MORGANE ELY: HOSTESS AND GUESTS

10 October - 15 November 2025
Overview

OPENING THURSDAY, OCTOBER 9, 6PM

 

With Morgane Ely, woodcut is not a means to reproduce images, it is a way to embody them. The carved plates, shaped over long hours of meticulous work, are not tools but artworks in their own right. No prints here. What’s shown are the matrices themselves: inked, scored, sometimes sprayed in acid-bright colors. Each piece seems to earn its own presence, raw, dense, and precise — a critique made material.

 

For this solo exhibition at Galerie Prima, Ely presents a new series of engravings conceived as collisions: domestic, near-frozen portraits of Japanese women meeting tags lifted from the streets of Paris. Each work creates friction between two visual systems — one shaped by a long colonial legacy of Orientalist fantasy, the other by a coded, masculine urban language of assertion and presence.

 

The women depicted, poised in domestic settings, recall the stereotypes constructed by the West: submissive, silent, overly aestheticized.
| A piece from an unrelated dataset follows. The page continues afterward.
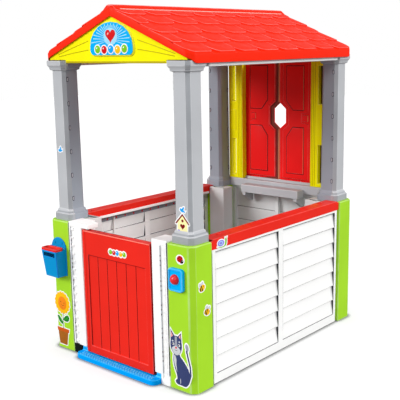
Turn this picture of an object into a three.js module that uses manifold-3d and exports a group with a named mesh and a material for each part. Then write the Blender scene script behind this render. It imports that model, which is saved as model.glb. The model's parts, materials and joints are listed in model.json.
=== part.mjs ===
// A child's open-sided plastic playhouse: corner posts and columns carry a pitched roof over
// louvred side walls, a swinging half-gate, a shuttered back window, a mailbox and a doorbell.
// Millimetres, +Z up, the gate side faces -Y. Needs the npm packages three and manifold-3d.
import * as THREE from "three";
import { mergeVertices } from "three/addons/utils/BufferGeometryUtils.js";
import Module from "manifold-3d";

const wasm = await Module();
wasm.setup();

// ---- Driving dimensions ------------------------------------------------------------------

const HALF_WIDTH = 396; // outer face of the corner posts, from the middle
const HALF_DEPTH = 549;
const WALL = 2.8; // moulded wall
const GAP = 0.3; // between pieces that touch

const POST = { height: 555, legX: 121, legY: 109, chamfer: 20, boltHole: 12 };
const POST_INNER_X = HALF_WIDTH - POST.legX;
const POST_INNER_Y = HALF_DEPTH - POST.legY;

const COLUMN = { x: 329, y: 482, foot: 41.5, head: 40, chamfer: 13, top: 1199, capital: 56 };
const PLINTH = { half: 54, tier: 48, slab: 28, height: 46, chamfer: 15, tierChamfer: 14 };
const CLIP = { count: 6, first: 645, pitch: 96, width: 6, height: 17 };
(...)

These images — found on fans, porcelain, or in archival photos — never really left the collective imagination. Ely doesn’t reenact them, she questions them. Over these polished surfaces, she lays a different kind of mark: the tag. A gesture of ego, of territory, historically masculine, used to dominate public space, often at the expense of marginalized bodies.

 

What unfolds is not just juxtaposition, but displacement. The tag becomes both intrusion and reinterpretation. It scratches, pollutes, reawakens these frozen images. It stops the eye from settling, forces us to look differently, and perhaps to hear the political tensions embedded in the aesthetic. Ely, as always, works through paradox: refinement and transgression, technical precision and popular culture, traditional craft and critical détournement.

 

In her hands, femininity is never a category to tick off, nor a fixed posture. It is a terrain of conflict, of reappropriation, and sometimes of irony. In this new body of work, the clash between the intimate and the urban, between the fantasized object and the visual attack, becomes a form of resistance — a way of letting images be complex, impure, and fully alive.